-- Job --
Copy out each line of the material below with no changes.

-- Dataset content --
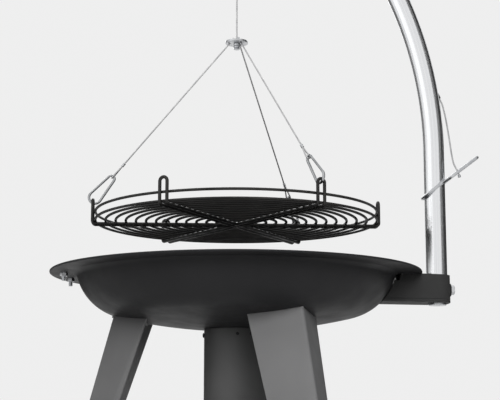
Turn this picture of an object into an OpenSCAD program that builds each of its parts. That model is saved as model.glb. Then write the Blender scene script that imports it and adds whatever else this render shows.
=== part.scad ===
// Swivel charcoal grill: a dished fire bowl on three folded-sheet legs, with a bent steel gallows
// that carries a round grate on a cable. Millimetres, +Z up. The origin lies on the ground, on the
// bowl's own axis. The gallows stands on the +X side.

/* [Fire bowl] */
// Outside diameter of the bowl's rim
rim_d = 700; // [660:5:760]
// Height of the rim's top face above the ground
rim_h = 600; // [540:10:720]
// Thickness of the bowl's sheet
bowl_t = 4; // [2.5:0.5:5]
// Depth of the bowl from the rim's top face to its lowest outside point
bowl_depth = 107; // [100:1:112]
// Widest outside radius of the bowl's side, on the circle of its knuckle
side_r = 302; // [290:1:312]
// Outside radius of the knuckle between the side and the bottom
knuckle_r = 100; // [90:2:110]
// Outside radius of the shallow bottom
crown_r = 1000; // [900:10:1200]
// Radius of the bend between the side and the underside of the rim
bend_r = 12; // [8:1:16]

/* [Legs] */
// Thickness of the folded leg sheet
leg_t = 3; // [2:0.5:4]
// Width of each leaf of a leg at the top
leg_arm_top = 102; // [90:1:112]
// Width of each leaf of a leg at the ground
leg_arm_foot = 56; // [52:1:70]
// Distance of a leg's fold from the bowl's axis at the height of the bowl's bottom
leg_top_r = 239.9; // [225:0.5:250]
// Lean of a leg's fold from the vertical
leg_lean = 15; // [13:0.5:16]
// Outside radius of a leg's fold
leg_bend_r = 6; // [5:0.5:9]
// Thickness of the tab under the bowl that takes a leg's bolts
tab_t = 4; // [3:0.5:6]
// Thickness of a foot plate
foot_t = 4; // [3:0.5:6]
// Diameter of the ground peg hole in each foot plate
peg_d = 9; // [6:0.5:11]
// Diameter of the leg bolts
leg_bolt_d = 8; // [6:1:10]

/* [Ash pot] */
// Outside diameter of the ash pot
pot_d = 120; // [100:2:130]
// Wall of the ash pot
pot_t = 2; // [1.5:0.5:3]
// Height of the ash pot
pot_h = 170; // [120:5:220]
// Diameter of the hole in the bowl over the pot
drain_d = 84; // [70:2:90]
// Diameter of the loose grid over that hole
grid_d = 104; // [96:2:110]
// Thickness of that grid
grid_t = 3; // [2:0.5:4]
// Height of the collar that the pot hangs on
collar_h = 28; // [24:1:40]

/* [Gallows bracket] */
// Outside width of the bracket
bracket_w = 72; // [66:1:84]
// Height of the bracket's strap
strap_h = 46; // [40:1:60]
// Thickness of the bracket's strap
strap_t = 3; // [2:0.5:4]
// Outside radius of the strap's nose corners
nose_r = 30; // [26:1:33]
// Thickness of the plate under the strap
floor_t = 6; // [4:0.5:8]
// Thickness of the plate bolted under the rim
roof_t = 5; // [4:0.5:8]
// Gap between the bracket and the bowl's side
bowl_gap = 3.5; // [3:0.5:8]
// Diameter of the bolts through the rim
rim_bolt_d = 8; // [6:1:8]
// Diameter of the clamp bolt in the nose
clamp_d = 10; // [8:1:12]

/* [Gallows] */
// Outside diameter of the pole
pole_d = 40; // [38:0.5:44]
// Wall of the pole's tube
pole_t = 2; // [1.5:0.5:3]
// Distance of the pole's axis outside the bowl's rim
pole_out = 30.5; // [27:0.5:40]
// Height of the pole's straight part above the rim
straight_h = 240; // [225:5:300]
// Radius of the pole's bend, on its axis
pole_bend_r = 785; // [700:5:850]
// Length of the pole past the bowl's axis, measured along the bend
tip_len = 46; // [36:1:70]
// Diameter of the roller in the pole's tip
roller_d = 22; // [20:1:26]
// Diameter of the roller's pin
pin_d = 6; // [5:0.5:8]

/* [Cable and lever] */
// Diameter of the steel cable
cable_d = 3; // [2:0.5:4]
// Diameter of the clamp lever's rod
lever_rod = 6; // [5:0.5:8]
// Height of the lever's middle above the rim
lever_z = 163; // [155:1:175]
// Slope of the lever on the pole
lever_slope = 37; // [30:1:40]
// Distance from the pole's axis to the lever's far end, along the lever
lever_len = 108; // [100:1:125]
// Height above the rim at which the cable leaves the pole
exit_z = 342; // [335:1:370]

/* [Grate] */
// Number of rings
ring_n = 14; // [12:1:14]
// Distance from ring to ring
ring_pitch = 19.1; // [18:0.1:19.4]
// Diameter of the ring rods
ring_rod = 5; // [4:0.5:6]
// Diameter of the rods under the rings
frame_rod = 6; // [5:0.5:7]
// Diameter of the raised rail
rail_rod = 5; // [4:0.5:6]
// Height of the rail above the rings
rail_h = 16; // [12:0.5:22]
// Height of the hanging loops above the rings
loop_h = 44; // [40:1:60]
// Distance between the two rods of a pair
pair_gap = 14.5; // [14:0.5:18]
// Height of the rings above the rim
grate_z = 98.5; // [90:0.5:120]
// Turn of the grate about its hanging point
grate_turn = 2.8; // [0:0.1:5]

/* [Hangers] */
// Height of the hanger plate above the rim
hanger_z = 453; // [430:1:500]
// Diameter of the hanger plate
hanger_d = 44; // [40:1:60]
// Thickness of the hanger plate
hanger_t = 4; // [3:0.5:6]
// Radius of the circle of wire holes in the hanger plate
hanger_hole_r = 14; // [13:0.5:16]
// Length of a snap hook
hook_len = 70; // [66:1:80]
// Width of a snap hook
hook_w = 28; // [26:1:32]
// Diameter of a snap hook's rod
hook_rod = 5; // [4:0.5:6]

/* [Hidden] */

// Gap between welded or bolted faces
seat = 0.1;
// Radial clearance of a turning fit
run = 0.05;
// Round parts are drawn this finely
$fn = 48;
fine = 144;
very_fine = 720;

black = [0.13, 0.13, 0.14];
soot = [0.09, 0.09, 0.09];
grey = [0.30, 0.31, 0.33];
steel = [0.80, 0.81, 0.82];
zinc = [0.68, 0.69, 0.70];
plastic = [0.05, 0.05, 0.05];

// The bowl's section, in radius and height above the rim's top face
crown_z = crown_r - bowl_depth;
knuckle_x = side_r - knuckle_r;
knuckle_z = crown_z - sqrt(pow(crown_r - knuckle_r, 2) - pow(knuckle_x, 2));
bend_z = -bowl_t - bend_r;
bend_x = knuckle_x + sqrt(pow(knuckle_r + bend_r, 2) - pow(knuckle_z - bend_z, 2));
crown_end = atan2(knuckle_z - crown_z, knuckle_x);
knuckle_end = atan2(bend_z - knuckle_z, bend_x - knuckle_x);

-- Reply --
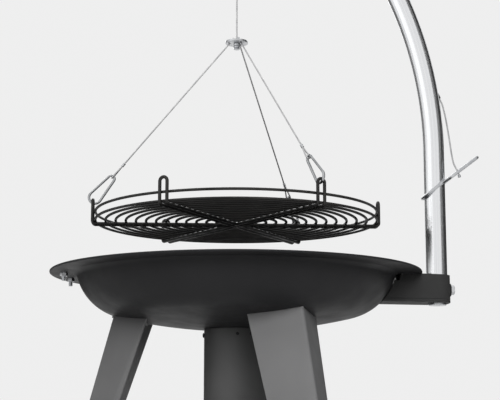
Turn this picture of an object into an OpenSCAD program that builds each of its parts. That model is saved as model.glb. Then write the Blender scene script that imports it and adds whatever else this render shows.
=== part.scad ===
// Swivel charcoal grill: a dished fire bowl on three folded-sheet legs, with a bent steel gallows
// that carries a round grate on a cable. Millimetres, +Z up. The origin lies on the ground, on the
// bowl's own axis. The gallows stands on the +X side.

/* [Fire bowl] */
// Outside diameter of the bowl's rim
rim_d = 700; // [660:5:760]
// Height of the rim's top face above the ground
rim_h = 600; // [540:10:720]
// Thickness of the bowl's sheet
bowl_t = 4; // [2.5:0.5:5]
// Depth of the bowl from the rim's top face to its lowest outside point
bowl_depth = 107; // [100:1:112]
// Widest outside radius of the bowl's side, on the circle of its knuckle
side_r = 302; // [290:1:312]
// Outside radius of the knuckle between the side and the bottom
knuckle_r = 100; // [90:2:110]
// Outside radius of the shallow bottom
crown_r = 1000; // [900:10:1200]
// Radius of the bend between the side and the underside of the rim
bend_r = 12; // [8:1:16]

/* [Legs] */
// Thickness of the folded leg sheet
leg_t = 3; // [2:0.5:4]
// Width of each leaf of a leg at the top
leg_arm_top = 102; // [90:1:112]
// Width of each leaf of a leg at the ground
leg_arm_foot = 56; // [52:1:70]
// Distance of a leg's fold from the bowl's axis at the height of the bowl's bottom
leg_top_r = 239.9; // [225:0.5:250]
// Lean of a leg's fold from the vertical
leg_lean = 15; // [13:0.5:16]
// Outside radius of a leg's fold
leg_bend_r = 6; // [5:0.5:9]
// Thickness of the tab under the bowl that takes a leg's bolts
tab_t = 4; // [3:0.5:6]
// Thickness of a foot plate
foot_t = 4; // [3:0.5:6]
// Diameter of the ground peg hole in each foot plate
peg_d = 9; // [6:0.5:11]
// Diameter of the leg bolts
leg_bolt_d = 8; // [6:1:10]

/* [Ash pot] */
// Outside diameter of the ash pot
pot_d = 120; // [100:2:130]
// Wall of the ash pot
pot_t = 2; // [1.5:0.5:3]
// Height of the ash pot
pot_h = 170; // [120:5:220]
// Diameter of the hole in the bowl over the pot
drain_d = 84; // [70:2:90]
// Diameter of the loose grid over that hole
grid_d = 104; // [96:2:110]
// Thickness of that grid
grid_t = 3; // [2:0.5:4]
// Height of the collar that the pot hangs on
collar_h = 28; // [24:1:40]

/* [Gallows bracket] */
// Outside width of the bracket
bracket_w = 72; // [66:1:84]
// Height of the bracket's strap
strap_h = 46; // [40:1:60]
// Thickness of the bracket's strap
strap_t = 3; // [2:0.5:4]
// Outside radius of the strap's nose corners
nose_r = 30; // [26:1:33]
// Thickness of the plate under the strap
floor_t = 6; // [4:0.5:8]
// Thickness of the plate bolted under the rim
roof_t = 5; // [4:0.5:8]
// Gap between the bracket and the bowl's side
bowl_gap = 3.5; // [3:0.5:8]
// Diameter of the bolts through the rim
rim_bolt_d = 8; // [6:1:8]
// Diameter of the clamp bolt in the nose
clamp_d = 10; // [8:1:12]

/* [Gallows] */
// Outside diameter of the pole
pole_d = 40; // [38:0.5:44]
// Wall of the pole's tube
pole_t = 2; // [1.5:0.5:3]
// Distance of the pole's axis outside the bowl's rim
pole_out = 30.5; // [27:0.5:40]
// Height of the pole's straight part above the rim
straight_h = 240; // [225:5:300]
// Radius of the pole's bend, on its axis
pole_bend_r = 785; // [700:5:850]
// Length of the pole past the bowl's axis, measured along the bend
tip_len = 46; // [36:1:70]
// Diameter of the roller in the pole's tip
roller_d = 22; // [20:1:26]
// Diameter of the roller's pin
pin_d = 6; // [5:0.5:8]

/* [Cable and lever] */
// Diameter of the steel cable
cable_d = 3; // [2:0.5:4]
// Diameter of the clamp lever's rod
lever_rod = 6; // [5:0.5:8]
// Height of the lever's middle above the rim
lever_z = 163; // [155:1:175]
// Slope of the lever on the pole
lever_slope = 37; // [30:1:40]
// Distance from the pole's axis to the lever's far end, along the lever
lever_len = 108; // [100:1:125]
// Height above the rim at which the cable leaves the pole
exit_z = 342; // [335:1:370]

/* [Grate] */
// Number of rings
ring_n = 14; // [12:1:14]
// Distance from ring to ring
ring_pitch = 19.1; // [18:0.1:19.4]
// Diameter of the ring rods
ring_rod = 5; // [4:0.5:6]
// Diameter of the rods under the rings
frame_rod = 6; // [5:0.5:7]
// Diameter of the raised rail
rail_rod = 5; // [4:0.5:6]
// Height of the rail above the rings
rail_h = 16; // [12:0.5:22]
// Height of the hanging loops above the rings
loop_h = 44; // [40:1:60]
// Distance between the two rods of a pair
pair_gap = 14.5; // [14:0.5:18]
// Height of the rings above the rim
grate_z = 98.5; // [90:0.5:120]
// Turn of the grate about its hanging point
grate_turn = 2.8; // [0:0.1:5]

/* [Hangers] */
// Height of the hanger plate above the rim
hanger_z = 453; // [430:1:500]
// Diameter of the hanger plate
hanger_d = 44; // [40:1:60]
// Thickness of the hanger plate
hanger_t = 4; // [3:0.5:6]
// Radius of the circle of wire holes in the hanger plate
hanger_hole_r = 14; // [13:0.5:16]
// Length of a snap hook
hook_len = 70; // [66:1:80]
// Width of a snap hook
hook_w = 28; // [26:1:32]
// Diameter of a snap hook's rod
hook_rod = 5; // [4:0.5:6]

/* [Hidden] */

// Gap between welded or bolted faces
seat = 0.1;
// Radial clearance of a turning fit
run = 0.05;
// Round parts are drawn this finely
$fn = 48;
fine = 144;
very_fine = 720;

black = [0.13, 0.13, 0.14];
soot = [0.09, 0.09, 0.09];
grey = [0.30, 0.31, 0.33];
steel = [0.80, 0.81, 0.82];
zinc = [0.68, 0.69, 0.70];
plastic = [0.05, 0.05, 0.05];

// The bowl's section, in radius and height above the rim's top face
crown_z = crown_r - bowl_depth;
knuckle_x = side_r - knuckle_r;
knuckle_z = crown_z - sqrt(pow(crown_r - knuckle_r, 2) - pow(knuckle_x, 2));
bend_z = -bowl_t - bend_r;
bend_x = knuckle_x + sqrt(pow(knuckle_r + bend_r, 2) - pow(knuckle_z - bend_z, 2));
crown_end = atan2(knuckle_z - crown_z, knuckle_x);
knuckle_end = atan2(bend_z - knuckle_z, bend_x - knuckle_x);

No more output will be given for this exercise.